Thursday, March 9, 2023
SPRINGFIELD—Republican and Democratic members of The Illinois House of Representatives’ Personnel and Pensions Committee voted 9-0 Thursday for Comptroller Susana A. Mendoza’s Act of Duty bill to provide duty-disability benefits for Chicago first responders severely stricken by COVID-19 in the days before vaccines were available.
Officers killed by COVID-19 in those days are considered to have died in an “Act of Duty” under state law, so their families get full benefits. But the city of Chicago’s police pension board has been denying Act of Duty benefits to officers including Comptroller Mendoza’s brother, Chicago Police Det. Sgt. Joaquin Mendoza, who lived through the disease but were left severely disabled.
“You should not be punished for living. You should also be able to access your health care and your duty disability if you survive COVID but are unable to go back to work,” said Comptroller Mendoza. “My brother’s situation is tragic. I couldn’t even talk about it before without breaking into tears. But I hope that through that tragedy we can fix this for everyone else.”
Mendoza’s bill, HB3162, would fix state law to include that same “rebuttable presumption” of the illness being contracted by first responders in an act of duty for officers who lived through COVID as those who died.
“Unfortunately, for whatever reason, we left out the rebuttable presumption for firefighters and police officers who have become disabled as a result of exposure and contraction of COVID-19. This is unacceptable. It was an oversight, and we’re here to correct it,” said sponsor, State Rep. Jay Hoffman, D-Swansea.
Comptroller Mendoza shared with the committee how her brother’s greatest passion in life was law enforcement. He had worked for 17 days straight before falling ill with COVID-19. His ICU stay resulted in the loss of both of his kidneys, and he also suffered several strokes. Even the pension board’s own physician said it was clear Det. Sgt. Mendoza would never be able to work again.
The bill now moves to the full House for a vote and then to the State Senate where Sen. Bill Cunningham, D-Chicago, is the sponsor.

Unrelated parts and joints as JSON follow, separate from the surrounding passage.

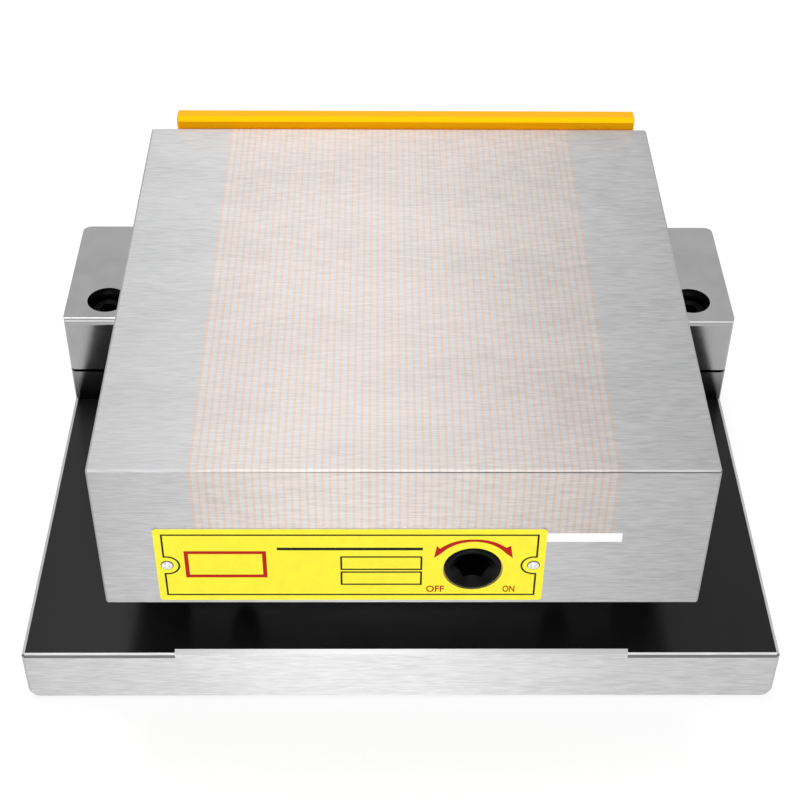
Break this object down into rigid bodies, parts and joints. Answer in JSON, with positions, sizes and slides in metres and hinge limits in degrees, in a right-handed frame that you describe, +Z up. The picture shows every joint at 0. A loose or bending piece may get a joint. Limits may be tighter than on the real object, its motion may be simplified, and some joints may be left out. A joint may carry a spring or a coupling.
{
  "type": "magnetic chuck",
  "caption": "Square fine-pole permanent magnet chuck with key drive and rear stop, hinged on a sine roller between clamp blocks on a steel base.",
  "frame": {"origin": "centre of the base plate's underside", "axes": "+Z up through the work face, front with the key socket faces -Y, +X to the right along the hinge roller"},
  "size_m": [0.2, 0.1639, 0.0891],
  "materials": {
    "ground_steel": "surface ground",
    "satin_steel": "satin",
    "black_screw": "black oxide",
    "copper": "ground copper",
    "resin": "cast",
    "brass": "milled",
    "rubber": "moulded",
    "ferrite": "sintered",
    "yellow_plate": "printed",
    "rivet_aluminium": "bright",
    "gold_brass": "polished"
  },
  "bodies": {
    "base": {"base_plate": "ground_steel", "left_clamp_block": "satin_steel", "right_clamp_block": "satin_steel", "block_screws": "black_screw"},
    "chuck": {"chuck_frame": "ground_steel", "steel_laminations": "ground_steel", "copper_spacers": "copper", "resin_strips": "resin", "bottom_cover": "satin_steel", "cover_screws": "black_screw", "drive_bush": "brass", "drive_seal": "rubber", "drive_stop_screw": "black_screw", "guide_strips": "brass", "name_plate": "yellow_plate", "plate_rivets": "rivet_aluminium", "stop_screws": "black_screw", "stop_washers": "satin_steel", "sine_body": "satin_steel", "sine_body_screws": "black_screw", "front_roller": "ground_steel", "hinge_roller": "ground_steel", "roller_screws": "black_screw"},
    "drive": {"drive_shaft": "black_screw", "crank_ring": "satin_steel"},
    "carriage": {"carriage_tray": "brass", "carriage_yoke": "brass", "magnets": "ferrite", "carriage_poles": "satin_steel"},
    "rear_stop": {"rear_stop_plate": "gold_brass"},
    "left_lock": {"left_lock_screw": "black_screw"},
    "right_lock": {"right_lock_screw": "black_screw"}
  },
  "joints": [
    {"name": "tilt", "type": "hinge", "parent": "base", "child": "chuck", "pos_m": [0, 0.053, 0.0291], "axis": [-1, 0, 0], "range_deg": [0, 45]},
    {"name": "drive_turn", "type": "hinge", "parent": "chuck", "child": "drive", "pos_m": [0.0173, -0.076, 0.05242], "axis": [0, 1, 0], "range_deg": [0, 180]},
    {"name": "carriage_slide", "type": "slide", "parent": "chuck", "child": "carriage", "axis": [1, 0, 0], "range_m": [0, 0.005]},
    {"name": "stop_slide", "type": "slide", "parent": "chuck", "child": "rear_stop", "axis": [0, 0, 1], "range_m": [-0.004, 0.004]},
    {"name": "left_lock_turn", "type": "hinge", "parent": "base", "child": "left_lock", "pos_m": [-0.088, 0.037, 0.0455], "axis": [0, 0, 1], "range_deg": [0, 180]},
    {"name": "right_lock_turn", "type": "hinge", "parent": "base", "child": "right_lock", "pos_m": [0.088, 0.037, 0.0455], "axis": [0, 0, 1], "range_deg": [0, 180]}
  ],
  "couplings": [
    {"joint": "drive_turn", "follows": "carriage_slide", "rad_per_m": 628.3}
  ]
}
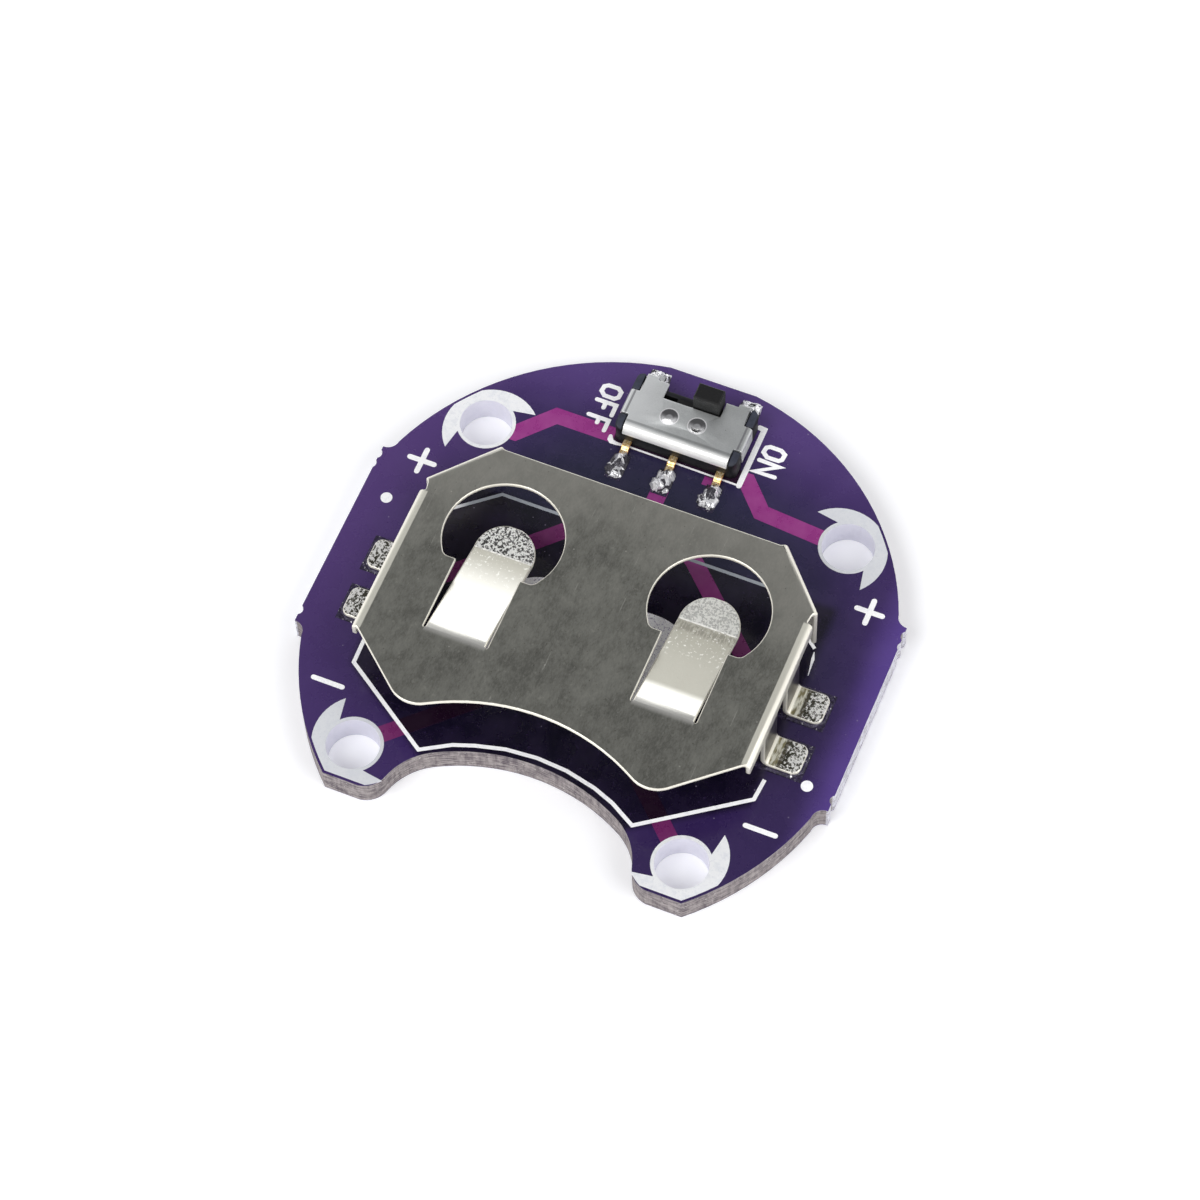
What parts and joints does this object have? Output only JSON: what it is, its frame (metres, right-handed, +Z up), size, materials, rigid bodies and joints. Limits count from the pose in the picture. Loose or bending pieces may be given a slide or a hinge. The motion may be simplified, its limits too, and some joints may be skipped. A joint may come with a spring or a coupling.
{
  "type": "coin cell holder board with slide switch",
  "caption": "Sew-on circuit board with a folded spring clip for a coin cell, a slide switch, plated corner holes and a thumb notch.",
  "frame": {"origin": "on the underside of the board, below the middle of the clip's side walls and of the contact pad", "axes": "+Z up out of the component side, +Y towards the slide switch, +X towards the ON end of the switch"},
  "size_m": [0.0282, 0.0276, 0.0051],
  "materials": {
    "laminate": "matt, woven layers at the cut edge",
    "mask": "glossy indigo lacquer",
    "tinned": "tinned, softly mottled",
    "copper": "bright copper under the lacquer",
    "spring_sheet": "satin nickel-plated spring sheet",
    "solder": "bright, lumpy",
    "black_plastic": "matt",
    "knob_plastic": "matt",
    "cover_sheet": "satin tin plate",
    "contact_strip": "bright spring bronze",
    "gold_lead": "thin gold-coloured plating"
  },
  "bodies": {
    "holder": {"board_core": "laminate", "mask_top": "mask", "mask_bottom": "mask", "sew_tab_rear_left": "tinned", "sew_tab_rear_right": "tinned", "sew_tab_front_left": "tinned", "sew_tab_front_right": "tinned", "contact_pad": "tinned", "clip_pad_left": "tinned", "clip_pad_right": "tinned", "lead_pad_off": "tinned", "lead_pad_common": "tinned", "lead_pad_on": "tinned", "hold_pad_left": "tinned", "hold_pad_right": "tinned", "trace_supply": "copper", "trace_common": "copper", "trace_ground_left": "copper", "trace_ground_right": "copper", "battery_clip": "spring_sheet", "clip_solder_left_rear": "solder", "clip_solder_left_front": "solder", "clip_solder_right_rear": "solder", "clip_solder_right_front": "solder", "switch_base": "black_plastic", "switch_cover": "cover_sheet", "switch_terminal_off": "gold_lead", "switch_terminal_common": "gold_lead", "switch_terminal_on": "gold_lead", "terminal_solder_off": "solder", "terminal_solder_common": "solder", "terminal_solder_on": "solder", "hold_solder_left": "solder", "hold_solder_right": "solder"},
    "slider": {"switch_knob": "knob_plastic", "switch_wiper": "contact_strip"}
  },
  "joints": [
    {"name": "switch_slide", "type": "slide", "parent": "holder", "child": "slider", "axis": [1, 0, 0], "range_m": [-0.0015, 0]}
  ]
}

Chicago Police Officer Diana Cordova-Nestad described at a news conference at Chicago’s City Hall how COVID-19 had left her severely disabled after she contracted the virus on the job. The Policeman’s Annuity and Benefits Fund first denied Det. Sgt. Mendoza, then Officer Cordova-Nestad. Another 18 officers with similar situations are in the pipeline, according to lawyers who represent these officers before the board. They would all be helped by this legislation.